Mobile TV and data


Figure 1. Technology bit rates and mobility. Source: “The Convergence of Broadcast & Telecommunications Platforms,” ad hoc Group DVB-UMTS, Report No. 1 (Full), 6.2.2002 Edi- tor: Rainer Lueder. Click here to see an enlarged diagram.

The promise of mobile TV has brought the worlds of public wireless telecom and broadcasting into close collaboration and imminent competition.

Since the late 1990s when digital terrestrial TV entered public life, mobile TV has been an application area of interest. It has been associated with an increasing variety of new advanced transmission and compression technologies, business models and service concepts.

In this article, mobile TV refers to AV transmission or signal distribution, point-to-point and point-to-multipoint, and moving receivers. Mobile TV in its general form also appears to be rolling out in three distinct, if converging, areas: telecom, as an extension of phones (smart-phones); the IT industry, notebook receivers and rich media PDAs; and as an extension of television, out of the home.

Figure 1 illustrates the different technologies that offer potential of mobile multimedia, and gives a rough sense of bit rate versus mobility.

The history of modern, digital mobile TV effectively began in 1996 and 1997, when German broadcaster RTL conducted trials of a DVB-T service on slow moving trams in downtown Cologne and on the German autobahn in a yellow Bugatti at speeds up to 300km/h.

In 1998, the Japanese Digital Broadcast Experts Group approved ISDB-T, a digital terrestrial standard that supports mobile terminals accessing more rugged segments of the transmitted signal to receive video, radio and other data services. Pilots and trial services are already up and running.

In 1999, the Singapore Broadcast Corporation (SBC) introduced TV Mobile — the world's first public transport broadcast TV service — on buses and trams and mass transit services. Mercedes is introducing DVB-T reception as an option in its cars sold in Europe.
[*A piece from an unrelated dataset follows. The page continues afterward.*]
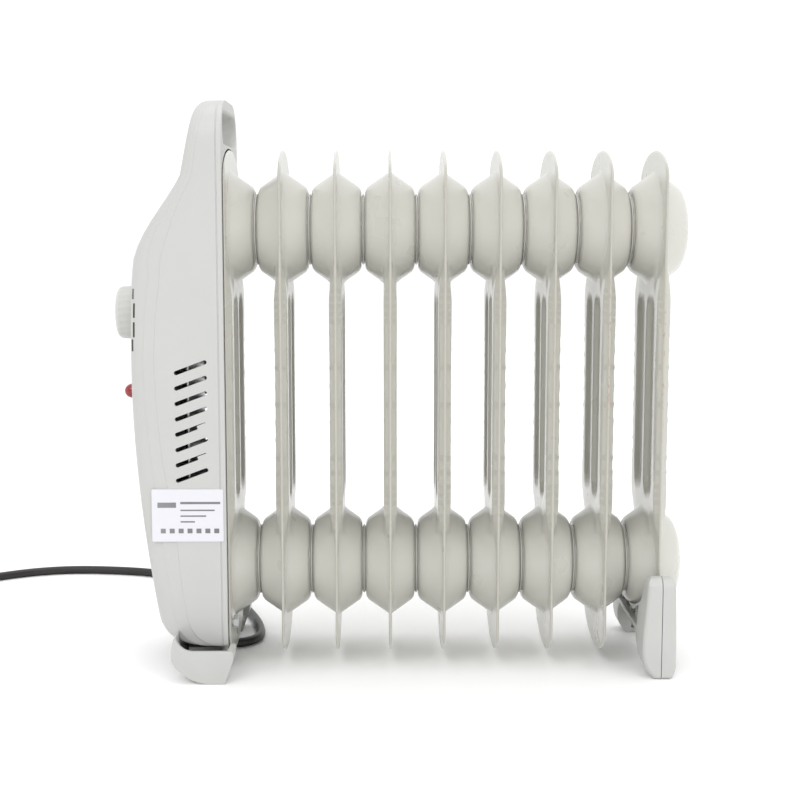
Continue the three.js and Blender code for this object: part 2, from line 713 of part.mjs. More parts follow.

The power consumption of DVB-T front ends, however, is too high to support handheld devices for one to several days on a single charge. Since 1999, DVB has been working on how to complement UMTS, the European 3G standard, with broadcast services. The pieces of the technical puzzle are basically a power-efficient tuner-demodulator design, the use of IP-datacasting as a video and data delivery layer and a more efficient video compression solution than MPEG-2. This standard came to be called DVB-H (for handheld). And the basic reason why it exists is power consumption.

Last November, the European Telecommunications Standards Institute (ETSI) approved DVB-H for delivery of mobile television to handheld devices like cell phones.

The commercial appeal of digital television could be summarized as having a choice between improved picture and sound, or more rugged signals. Having more rugged signals means worse images; better images means less robust signals. New advanced video coding systems promise to make low bit rates achievable. However, new codecs require more hardware and memory resources, and eat power, and thus, battery life. With the new systems, a new trade-off is introduced: video coding efficiency versus complexity.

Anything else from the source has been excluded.